'''

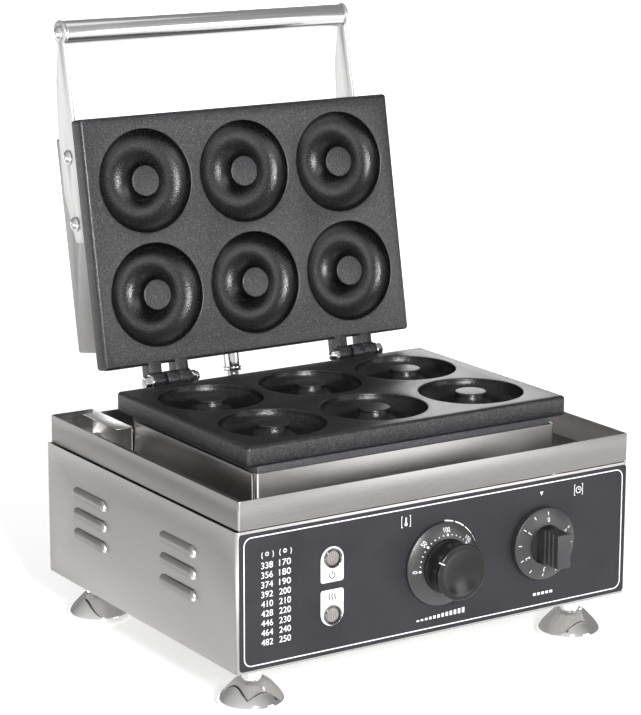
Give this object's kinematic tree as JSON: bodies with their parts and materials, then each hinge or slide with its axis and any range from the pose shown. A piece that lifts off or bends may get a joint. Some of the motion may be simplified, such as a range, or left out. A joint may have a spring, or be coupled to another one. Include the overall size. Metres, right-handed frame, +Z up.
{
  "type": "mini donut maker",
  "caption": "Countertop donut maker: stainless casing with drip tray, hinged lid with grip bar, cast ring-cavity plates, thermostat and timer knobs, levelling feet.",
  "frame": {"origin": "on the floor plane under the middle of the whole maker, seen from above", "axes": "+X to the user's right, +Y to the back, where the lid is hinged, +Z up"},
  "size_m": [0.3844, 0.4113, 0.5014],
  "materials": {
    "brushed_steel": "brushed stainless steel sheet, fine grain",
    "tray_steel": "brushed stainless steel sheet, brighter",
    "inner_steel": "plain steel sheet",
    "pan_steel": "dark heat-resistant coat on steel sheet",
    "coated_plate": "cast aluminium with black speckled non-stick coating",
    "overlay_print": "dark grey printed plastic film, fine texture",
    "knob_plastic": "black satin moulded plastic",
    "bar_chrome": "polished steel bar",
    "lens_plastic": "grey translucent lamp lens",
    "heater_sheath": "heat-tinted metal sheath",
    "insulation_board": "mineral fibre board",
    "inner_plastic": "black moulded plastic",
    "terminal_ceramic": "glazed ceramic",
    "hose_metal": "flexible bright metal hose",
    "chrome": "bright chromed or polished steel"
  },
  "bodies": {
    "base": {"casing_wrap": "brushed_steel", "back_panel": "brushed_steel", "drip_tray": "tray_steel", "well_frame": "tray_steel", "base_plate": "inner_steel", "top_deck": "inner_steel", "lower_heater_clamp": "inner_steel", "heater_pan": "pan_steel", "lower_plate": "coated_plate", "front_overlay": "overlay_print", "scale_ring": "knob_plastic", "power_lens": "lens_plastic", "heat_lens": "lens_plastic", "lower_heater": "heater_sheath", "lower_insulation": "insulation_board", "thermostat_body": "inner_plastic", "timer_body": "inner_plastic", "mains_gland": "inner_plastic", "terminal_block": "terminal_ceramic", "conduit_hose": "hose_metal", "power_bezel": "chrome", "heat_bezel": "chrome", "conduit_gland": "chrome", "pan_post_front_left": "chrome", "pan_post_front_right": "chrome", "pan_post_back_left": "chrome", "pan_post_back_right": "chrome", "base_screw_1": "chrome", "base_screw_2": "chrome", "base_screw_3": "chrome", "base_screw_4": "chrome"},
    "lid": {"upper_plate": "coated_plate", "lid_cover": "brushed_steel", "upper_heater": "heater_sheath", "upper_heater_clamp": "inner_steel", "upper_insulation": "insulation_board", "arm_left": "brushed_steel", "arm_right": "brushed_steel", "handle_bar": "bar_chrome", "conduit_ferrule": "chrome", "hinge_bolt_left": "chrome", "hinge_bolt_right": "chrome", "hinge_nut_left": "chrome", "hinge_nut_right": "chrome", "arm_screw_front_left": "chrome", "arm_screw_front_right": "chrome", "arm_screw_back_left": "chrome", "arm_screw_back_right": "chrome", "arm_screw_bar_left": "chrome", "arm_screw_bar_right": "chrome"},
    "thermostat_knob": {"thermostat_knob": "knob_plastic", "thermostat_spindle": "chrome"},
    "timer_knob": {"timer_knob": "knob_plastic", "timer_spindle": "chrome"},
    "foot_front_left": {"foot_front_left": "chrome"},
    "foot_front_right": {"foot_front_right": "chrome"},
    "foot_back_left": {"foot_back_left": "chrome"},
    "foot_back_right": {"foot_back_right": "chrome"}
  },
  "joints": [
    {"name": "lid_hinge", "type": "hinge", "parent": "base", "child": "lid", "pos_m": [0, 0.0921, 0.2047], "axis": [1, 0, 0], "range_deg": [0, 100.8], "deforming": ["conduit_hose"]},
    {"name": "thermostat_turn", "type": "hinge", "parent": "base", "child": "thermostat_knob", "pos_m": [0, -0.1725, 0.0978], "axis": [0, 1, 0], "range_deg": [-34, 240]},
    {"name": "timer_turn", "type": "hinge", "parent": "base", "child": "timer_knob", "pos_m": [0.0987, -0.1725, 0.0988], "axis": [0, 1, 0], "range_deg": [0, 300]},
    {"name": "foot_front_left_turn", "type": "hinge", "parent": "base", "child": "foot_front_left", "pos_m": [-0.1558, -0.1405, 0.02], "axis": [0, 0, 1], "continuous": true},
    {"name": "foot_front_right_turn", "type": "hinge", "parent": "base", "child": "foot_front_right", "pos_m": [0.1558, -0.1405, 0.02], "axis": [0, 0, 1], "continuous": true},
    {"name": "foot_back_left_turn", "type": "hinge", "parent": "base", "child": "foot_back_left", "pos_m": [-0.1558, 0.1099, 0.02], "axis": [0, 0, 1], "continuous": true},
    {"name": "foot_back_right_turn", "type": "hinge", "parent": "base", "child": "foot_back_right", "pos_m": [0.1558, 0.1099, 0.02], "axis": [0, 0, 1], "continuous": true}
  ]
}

'''

**Aim:** Copy out the data shown above without altering anything.

**Correct result:**
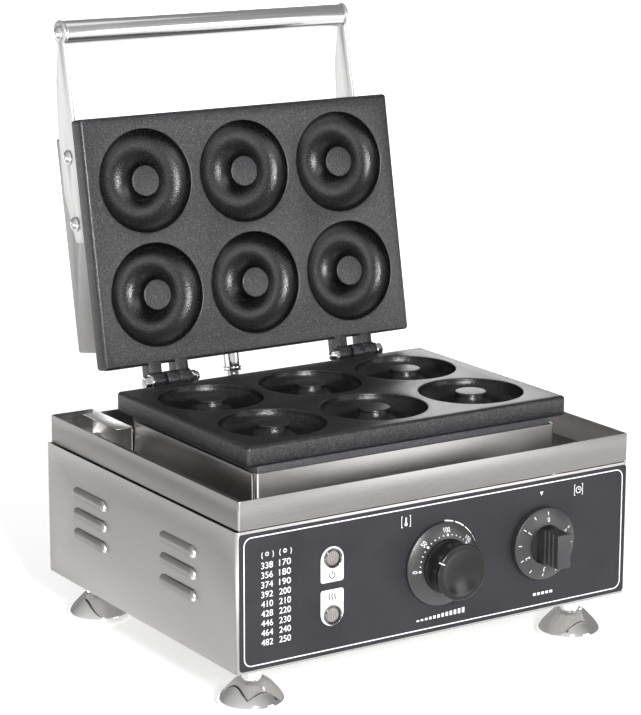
Give this object's kinematic tree as JSON: bodies with their parts and materials, then each hinge or slide with its axis and any range from the pose shown. A piece that lifts off or bends may get a joint. Some of the motion may be simplified, such as a range, or left out. A joint may have a spring, or be coupled to another one. Include the overall size. Metres, right-handed frame, +Z up.
{
  "type": "mini donut maker",
  "caption": "Countertop donut maker: stainless casing with drip tray, hinged lid with grip bar, cast ring-cavity plates, thermostat and timer knobs, levelling feet.",
  "frame": {"origin": "on the floor plane under the middle of the whole maker, seen from above", "axes": "+X to the user's right, +Y to the back, where the lid is hinged, +Z up"},
  "size_m": [0.3844, 0.4113, 0.5014],
  "materials": {
    "brushed_steel": "brushed stainless steel sheet, fine grain",
    "tray_steel": "brushed stainless steel sheet, brighter",
    "inner_steel": "plain steel sheet",
    "pan_steel": "dark heat-resistant coat on steel sheet",
    "coated_plate": "cast aluminium with black speckled non-stick coating",
    "overlay_print": "dark grey printed plastic film, fine texture",
    "knob_plastic": "black satin moulded plastic",
    "bar_chrome": "polished steel bar",
    "lens_plastic": "grey translucent lamp lens",
    "heater_sheath": "heat-tinted metal sheath",
    "insulation_board": "mineral fibre board",
    "inner_plastic": "black moulded plastic",
    "terminal_ceramic": "glazed ceramic",
    "hose_metal": "flexible bright metal hose",
    "chrome": "bright chromed or polished steel"
  },
  "bodies": {
    "base": {"casing_wrap": "brushed_steel", "back_panel": "brushed_steel", "drip_tray": "tray_steel", "well_frame": "tray_steel", "base_plate": "inner_steel", "top_deck": "inner_steel", "lower_heater_clamp": "inner_steel", "heater_pan": "pan_steel", "lower_plate": "coated_plate", "front_overlay": "overlay_print", "scale_ring": "knob_plastic", "power_lens": "lens_plastic", "heat_lens": "lens_plastic", "lower_heater": "heater_sheath", "lower_insulation": "insulation_board", "thermostat_body": "inner_plastic", "timer_body": "inner_plastic", "mains_gland": "inner_plastic", "terminal_block": "terminal_ceramic", "conduit_hose": "hose_metal", "power_bezel": "chrome", "heat_bezel": "chrome", "conduit_gland": "chrome", "pan_post_front_left": "chrome", "pan_post_front_right": "chrome", "pan_post_back_left": "chrome", "pan_post_back_right": "chrome", "base_screw_1": "chrome", "base_screw_2": "chrome", "base_screw_3": "chrome", "base_screw_4": "chrome"},
    "lid": {"upper_plate": "coated_plate", "lid_cover": "brushed_steel", "upper_heater": "heater_sheath", "upper_heater_clamp": "inner_steel", "upper_insulation": "insulation_board", "arm_left": "brushed_steel", "arm_right": "brushed_steel", "handle_bar": "bar_chrome", "conduit_ferrule": "chrome", "hinge_bolt_left": "chrome", "hinge_bolt_right": "chrome", "hinge_nut_left": "chrome", "hinge_nut_right": "chrome", "arm_screw_front_left": "chrome", "arm_screw_front_right": "chrome", "arm_screw_back_left": "chrome", "arm_screw_back_right": "chrome", "arm_screw_bar_left": "chrome", "arm_screw_bar_right": "chrome"},
    "thermostat_knob": {"thermostat_knob": "knob_plastic", "thermostat_spindle": "chrome"},
    "timer_knob": {"timer_knob": "knob_plastic", "timer_spindle": "chrome"},
    "foot_front_left": {"foot_front_left": "chrome"},
    "foot_front_right": {"foot_front_right": "chrome"},
    "foot_back_left": {"foot_back_left": "chrome"},
    "foot_back_right": {"foot_back_right": "chrome"}
  },
  "joints": [
    {"name": "lid_hinge", "type": "hinge", "parent": "base", "child": "lid", "pos_m": [0, 0.0921, 0.2047], "axis": [1, 0, 0], "range_deg": [0, 100.8], "deforming": ["conduit_hose"]},
    {"name": "thermostat_turn", "type": "hinge", "parent": "base", "child": "thermostat_knob", "pos_m": [0, -0.1725, 0.0978], "axis": [0, 1, 0], "range_deg": [-34, 240]},
    {"name": "timer_turn", "type": "hinge", "parent": "base", "child": "timer_knob", "pos_m": [0.0987, -0.1725, 0.0988], "axis": [0, 1, 0], "range_deg": [0, 300]},
    {"name": "foot_front_left_turn", "type": "hinge", "parent": "base", "child": "foot_front_left", "pos_m": [-0.1558, -0.1405, 0.02], "axis": [0, 0, 1], "continuous": true},
    {"name": "foot_front_right_turn", "type": "hinge", "parent": "base", "child": "foot_front_right", "pos_m": [0.1558, -0.1405, 0.02], "axis": [0, 0, 1], "continuous": true},
    {"name": "foot_back_left_turn", "type": "hinge", "parent": "base", "child": "foot_back_left", "pos_m": [-0.1558, 0.1099, 0.02], "axis": [0, 0, 1], "continuous": true},
    {"name": "foot_back_right_turn", "type": "hinge", "parent": "base", "child": "foot_back_right", "pos_m": [0.1558, 0.1099, 0.02], "axis": [0, 0, 1], "continuous": true}
  ]
}